### Information shown

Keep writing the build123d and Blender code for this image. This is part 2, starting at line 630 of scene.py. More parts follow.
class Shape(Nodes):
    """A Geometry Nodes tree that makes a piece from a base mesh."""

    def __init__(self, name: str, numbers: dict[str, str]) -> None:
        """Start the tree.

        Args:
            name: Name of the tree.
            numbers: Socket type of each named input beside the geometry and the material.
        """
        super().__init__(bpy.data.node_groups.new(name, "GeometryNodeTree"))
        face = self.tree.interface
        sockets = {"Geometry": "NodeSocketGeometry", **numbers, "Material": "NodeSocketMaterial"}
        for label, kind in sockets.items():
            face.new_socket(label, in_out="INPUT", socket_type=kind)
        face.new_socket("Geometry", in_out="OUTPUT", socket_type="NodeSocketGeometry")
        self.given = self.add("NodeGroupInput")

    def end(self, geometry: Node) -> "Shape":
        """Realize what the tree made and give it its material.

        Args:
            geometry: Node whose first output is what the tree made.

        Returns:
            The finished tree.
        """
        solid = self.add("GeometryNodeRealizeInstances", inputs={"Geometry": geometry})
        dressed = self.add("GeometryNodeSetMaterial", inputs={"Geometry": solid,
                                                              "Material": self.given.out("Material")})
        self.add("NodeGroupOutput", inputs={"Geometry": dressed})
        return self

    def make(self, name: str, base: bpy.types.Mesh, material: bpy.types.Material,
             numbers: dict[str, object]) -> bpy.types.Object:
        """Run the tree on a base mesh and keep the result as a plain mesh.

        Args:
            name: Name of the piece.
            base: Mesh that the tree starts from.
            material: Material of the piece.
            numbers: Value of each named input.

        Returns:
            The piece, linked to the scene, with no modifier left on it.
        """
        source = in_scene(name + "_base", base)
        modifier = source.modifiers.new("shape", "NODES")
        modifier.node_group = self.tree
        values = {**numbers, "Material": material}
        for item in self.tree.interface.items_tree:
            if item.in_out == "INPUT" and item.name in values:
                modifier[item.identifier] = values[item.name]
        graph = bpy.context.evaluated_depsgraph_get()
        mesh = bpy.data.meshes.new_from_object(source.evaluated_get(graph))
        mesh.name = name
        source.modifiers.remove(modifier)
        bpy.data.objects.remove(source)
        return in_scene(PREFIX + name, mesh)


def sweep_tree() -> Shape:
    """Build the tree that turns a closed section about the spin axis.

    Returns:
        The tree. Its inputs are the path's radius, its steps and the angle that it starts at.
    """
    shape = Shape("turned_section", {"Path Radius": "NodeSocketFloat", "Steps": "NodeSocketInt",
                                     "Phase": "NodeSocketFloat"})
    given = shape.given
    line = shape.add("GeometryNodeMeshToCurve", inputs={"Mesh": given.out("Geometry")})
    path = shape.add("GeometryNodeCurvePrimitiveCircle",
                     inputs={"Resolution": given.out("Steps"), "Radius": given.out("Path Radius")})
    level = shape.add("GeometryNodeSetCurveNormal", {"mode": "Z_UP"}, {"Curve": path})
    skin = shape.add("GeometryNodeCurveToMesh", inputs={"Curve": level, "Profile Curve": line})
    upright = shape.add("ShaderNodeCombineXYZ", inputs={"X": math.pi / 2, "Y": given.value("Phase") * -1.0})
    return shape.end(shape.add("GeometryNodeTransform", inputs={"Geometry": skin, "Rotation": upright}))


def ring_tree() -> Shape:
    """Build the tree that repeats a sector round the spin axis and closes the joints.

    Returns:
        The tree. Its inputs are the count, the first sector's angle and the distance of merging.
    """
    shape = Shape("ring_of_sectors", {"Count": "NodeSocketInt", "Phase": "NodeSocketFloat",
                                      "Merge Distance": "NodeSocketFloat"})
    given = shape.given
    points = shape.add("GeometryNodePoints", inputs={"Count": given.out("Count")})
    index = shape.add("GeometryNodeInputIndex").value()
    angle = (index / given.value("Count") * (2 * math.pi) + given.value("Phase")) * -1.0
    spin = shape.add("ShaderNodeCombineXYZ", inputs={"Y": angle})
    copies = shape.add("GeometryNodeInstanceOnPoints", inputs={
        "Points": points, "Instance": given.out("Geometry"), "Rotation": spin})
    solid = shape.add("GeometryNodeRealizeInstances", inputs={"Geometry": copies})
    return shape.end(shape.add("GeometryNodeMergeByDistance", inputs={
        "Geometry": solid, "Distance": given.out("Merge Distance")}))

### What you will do
Starting at the first line of the material above, reproduce each line exactly up to and including the line with "Geometry Nodes tree".

### Answer for the task
Keep writing the build123d and Blender code for this image. This is part 2, starting at line 630 of scene.py. More parts follow.
class Shape(Nodes):
    """A Geometry Nodes tree that makes a piece from a base mesh."""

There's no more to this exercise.